Important essay, indicating that admissions are still doing DEI. "Civil rights lawyers take note"!

Sadredin Moosavi's avatar

This is indeed an important essay because it demonstrates the continuing deviation from merit designed to protect and promote particular demographic groups. Ironically, the "release" of Asians from the suppression of their enrollments while maintaining separate and unequal standards for Blacks and Hispanics has come not just at the expense of Whites generally...but specifically of Jews whose numbers in elite colleges are plummeting. Since Jews were reclassified as White in the eyes of the woke bean counters they are now starting to suffer the consequences of anti-White racism. We see complaints from the Jewish community that this is unfairly reducing the number of Jews of campus back to the levels when elite colleges had defacto quotas on Jewish students like they just dropped for Asians.
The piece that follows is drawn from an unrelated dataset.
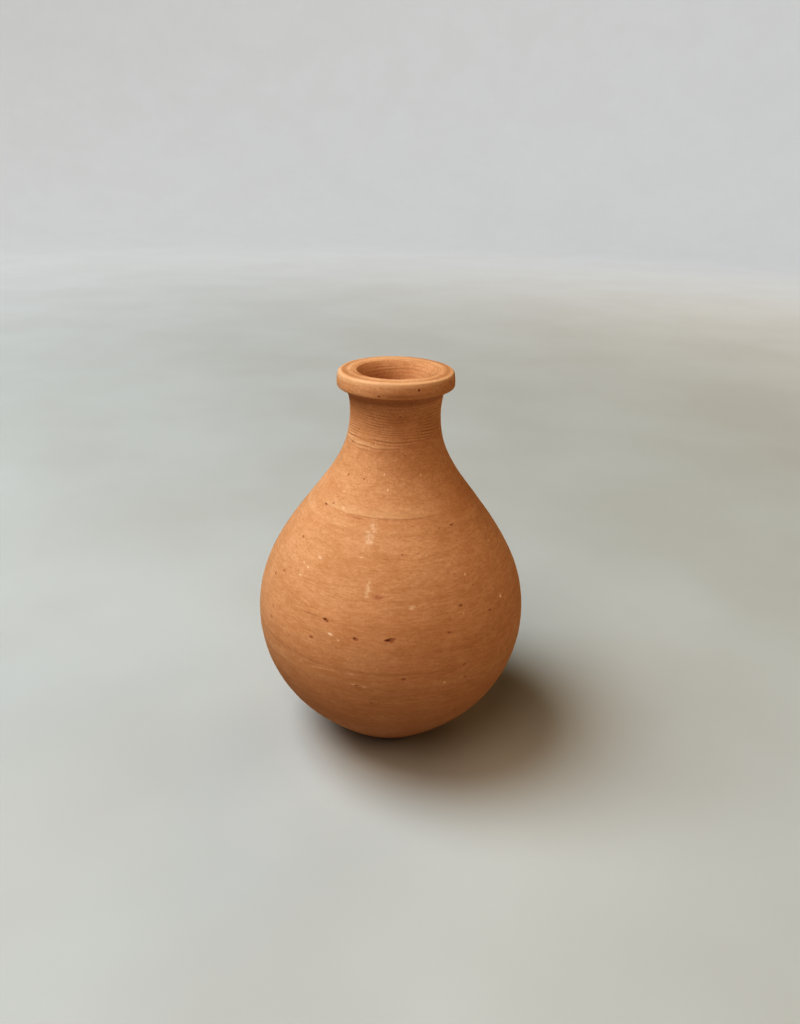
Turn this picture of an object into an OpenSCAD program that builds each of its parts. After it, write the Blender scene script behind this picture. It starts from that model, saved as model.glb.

Here's where the problem lies however. Jewish students still remain the most over-represented demographic group in elite colleges...so whining about how it is "unfair" for Jewish students to suffer from anti-White racism and referring to it as a form of anti-semitism (which is admittedly rampant in these colleges) just doesn't pass the smell test. Trying to make affirmative action/DEI style arguments to defend Jewish over-representation on the basis of "merit" just because it has now been allowed for Asian students isn't going to fly with the non-Jewish white majority in the US that always seems to be on the losing end of these anti-merit interventions. It is not only stirring contempt for the idea that merit plays any role in academic institutional decisions...but it is destroying sympathy for all minority groups from the justly aggrieved white population. The white majority can honestly question why "fairness" only applies to members of "protected" groups but not all citizens as the laws were intended. Asians and Jews, as the over-represented groups, can't have it both ways and will pay the price in public opinion if the double standard of "merit" AND "protected" status is used simultaneously for their benefit. What is the solution? End all protected status practices and impose strict merit in all such decision regardless of the impact on enrollment and "representation".